Andreï Tarkovski – 1979
VOST (URSS) – 163’

Dans un monde (fortement inspiré de l’URSS) post-apocalyptique et industriel, la chute d’une météorite a formé une « zone » verdoyante où l’espace et le temps n’obéissent plus aux lois fondamentales de la physique. Cette zone est étroitement surveillée et contrôlée, car, en son sein, existe « La Chambre », lieu qui exauce tous les désirs secrets de ceux qui y pénètrent. Le stalker (« passeur » inspiré de l’Idiot de Dostoievski) qui connaît le lieu et ses lois magiques, brave les interdits et guide ceux qui le désirent jusqu’au coeur du lieu abandonné, afin de leur permettre de réaliser leurs rêves.

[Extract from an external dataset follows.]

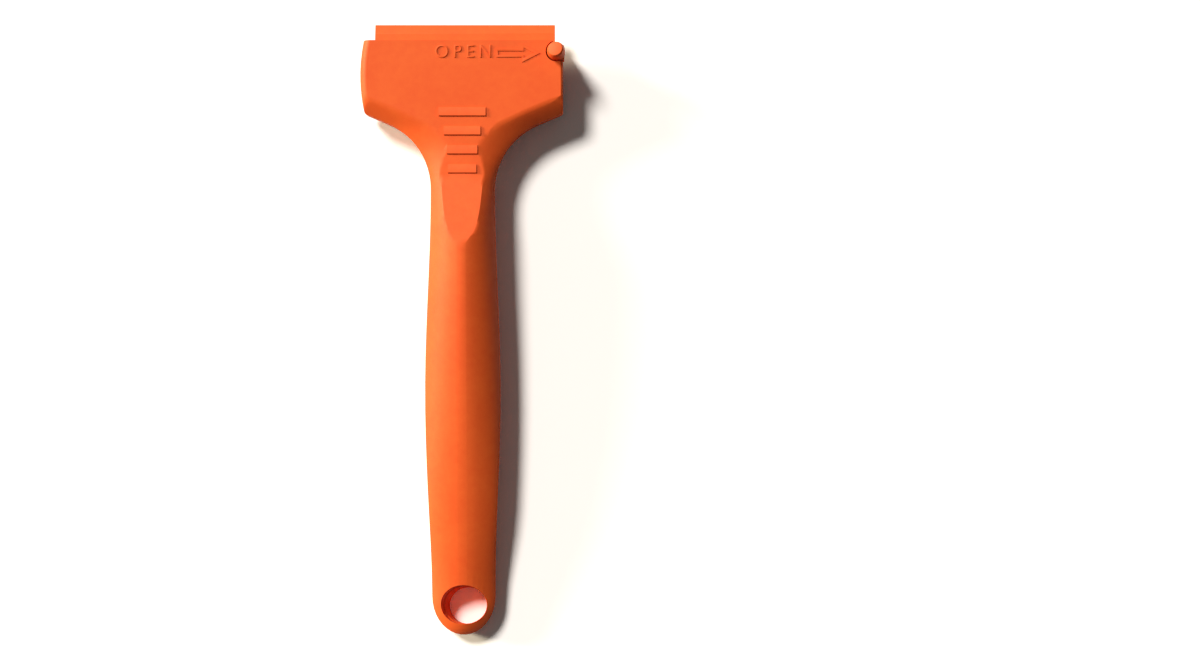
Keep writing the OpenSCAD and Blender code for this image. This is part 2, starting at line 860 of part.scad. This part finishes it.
// Pegs that fit the blade's slot and its two notches
peg_share = 0.85;
module blade_pegs() {
    h = blade_t * peg_share + seat_gap + lip;
    centre_w = slot_w - 2 * fit_gap;
    centre_l = slot_l - 2 * fit_gap;
    end_w = notch_w - 2 * fit_gap;
    end_l = notch_depth - notch_flare_l - 2 * fit_gap;
    translate([blade_shift, blade_y, door_z - lip]) {
        translate([-centre_w / 2, -centre_l / 2, 0])
            cube([centre_w, centre_l, h]);
        for (s = [0, 180])
            rotate([0, 0, s])
                translate([blade_w / 2 - notch_depth + fit_gap, -end_w / 2, 0])
                    cube([end_l, end_w, h]);
    }
}

// The latch: knob, stem and the bar that slides in the door
module latch_slide() {
    knob_h = face_z + knob_rise - knob_foot_z;
    crown = (knob_r - knob_top_r) / 2;
    color(ORANGE)
    union() {
        difference() {
            translate([knob_x, knob_y, knob_foot_z])
                rotate_extrude($fn = fine)
                    polygon([
                        [0, 0],
                        [knob_r, 0],
                        [knob_r, knob_h - knob_rise + crown],
                        [knob_top_r + crown, knob_h - crown],
                        [knob_top_r, knob_h],
                        [0, knob_h]
                    ]);
            // The top leans towards the thumb's side of the head
            translate([knob_x, knob_y, knob_foot_z + knob_h - knob_top_r * tan(knob_lean)])
                rotate(a = knob_lean, v = [-1, -1, 0])
                    translate([-2 * knob_r, -2 * knob_r, 0])
                        cube([4 * knob_r, 4 * knob_r, knob_r]);
        }
        translate([stem_left, stem_low_y, slide_z])
            cube([stem_t, 2 * stem_half, knob_foot_z - slide_z + lip]);
        translate([tee_left, bar_low_y, slide_z])
            cube([stem_left - tee_left + stem_t / 2, bar_thick, slide_h]);
        translate([tee_left, tee_low_y, slide_z])
            cube([tee_l, channel_top_y - fit_gap - tee_low_y, slide_h]);
    }
}

// The return spring: one helix of round wire between the latch's foot and the door
wire_sides = 6;
turn_rings = 8;
module latch_spring() {
    coil_r = (spring_d - wire_d) / 2;
    first = tee_right + wire_d / 2;
    last = spring_end_x - wire_d / 2;
    count = spring_turns * turn_rings;
    rings = [
        for (i = [0 : count])
            let (
                a = 360 * i / turn_rings,
                x = mix(first, last, i / count)
            )
            [for (k = [0 : wire_sides - 1])
                let (
                    b = 360 * k / wire_sides,
                    r = coil_r + wire_d / 2 * cos(b)
                )
                [
                    x + wire_d / 2 * sin(b),
                    spring_y + r * cos(a),
                    slide_z + slide_h / 2 + r * sin(a)
                ]]
    ];
    last_ring = count * wire_sides;
    color(STEEL)
    polyhedron(
        points = [for (r = rings) each r],
        faces = concat(
            [for (i = [0 : count - 1], k = [0 : wire_sides - 1])
                let (
                    p = i * wire_sides + k,
                    q = i * wire_sides + (k + 1) % wire_sides
                )
                each [[p, q, q + wire_sides], [p, q + wire_sides, p + wire_sides]]],
            [for (k = [1 : wire_sides - 2]) [0, k + 1, k]],
            [for (k = [1 : wire_sides - 2]) [last_ring, last_ring + k, last_ring + k + 1]]
        ),
        convexity = 10
    );
}

// The cover plate that keeps the latch and its spring in the door
module latch_cover() {
    color(ORANGE)
    union() {
        translate([0, 0, head_lift])
            linear_extrude(cover_t)
                cover_plan(0);
        at_cover_pegs()
            translate([0, 0, head_lift + cover_t / 2])
                cylinder(h = cover_t / 2 + peg_h, r = peg_r, $fn = fine);
    }
}

handle_front();
handle_back();
hinge_pin();
clamp_door();
blade();
latch_slide();
latch_spring();
latch_cover();
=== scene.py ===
"""Razor blade scraper: the looks of a moulded hand scraper, laid flat and seen from above."""

import json
from collections import Counter
from math import cos, radians, sin

import bpy
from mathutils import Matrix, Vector


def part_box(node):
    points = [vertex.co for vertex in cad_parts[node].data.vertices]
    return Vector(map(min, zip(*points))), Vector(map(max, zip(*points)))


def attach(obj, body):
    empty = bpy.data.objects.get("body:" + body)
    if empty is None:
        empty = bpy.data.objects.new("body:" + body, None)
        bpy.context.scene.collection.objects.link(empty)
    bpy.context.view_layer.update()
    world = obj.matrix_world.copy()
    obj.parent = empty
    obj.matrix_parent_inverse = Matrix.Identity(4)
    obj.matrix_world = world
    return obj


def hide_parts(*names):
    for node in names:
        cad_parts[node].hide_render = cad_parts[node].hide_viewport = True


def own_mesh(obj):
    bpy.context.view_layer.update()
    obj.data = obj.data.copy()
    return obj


bl_info = {
    "name": "Razor Blade Scraper",
    "version": (1, 0, 0),
    "blender": (4, 5, 0),
    "location": "View3D > Sidebar > Scraper",
    "description": "Models the scraper's finished pieces, its materials and a pale studio",
    "category": "Object",
}

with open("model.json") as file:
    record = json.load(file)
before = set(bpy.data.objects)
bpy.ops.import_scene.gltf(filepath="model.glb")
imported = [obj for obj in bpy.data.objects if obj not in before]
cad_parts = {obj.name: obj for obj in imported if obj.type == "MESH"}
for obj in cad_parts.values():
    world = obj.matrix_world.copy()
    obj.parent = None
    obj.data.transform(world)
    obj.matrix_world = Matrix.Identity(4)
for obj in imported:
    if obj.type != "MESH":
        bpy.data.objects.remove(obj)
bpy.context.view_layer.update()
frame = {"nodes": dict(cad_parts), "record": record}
MM = 0.001

# The head's flat face, and how near a point has to be to count as on it
FACE_Z = 9.3 * MM
ON_FACE = 0.01 * MM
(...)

Dans ce film d’Andrei Tarkovski sorti en 1979, nous suivons l’errance du Stalker (porté par un idéal et un absolu difficilement saisissables), accompagné d’un professeur et d’un écrivain, sur qui la zone agit comme un appel d’air et une nécessité (il ne peut pas ne pas s’y rendre). Leur cheminement métaphysique est à la fois une errance, une quête éperdue de désirs inconscients, et la poursuite, pour le réalisateur, d’une imagination débridée et émancipée (bien symbolisée par cet espace impossible, encerclée de miradors et de barbelés).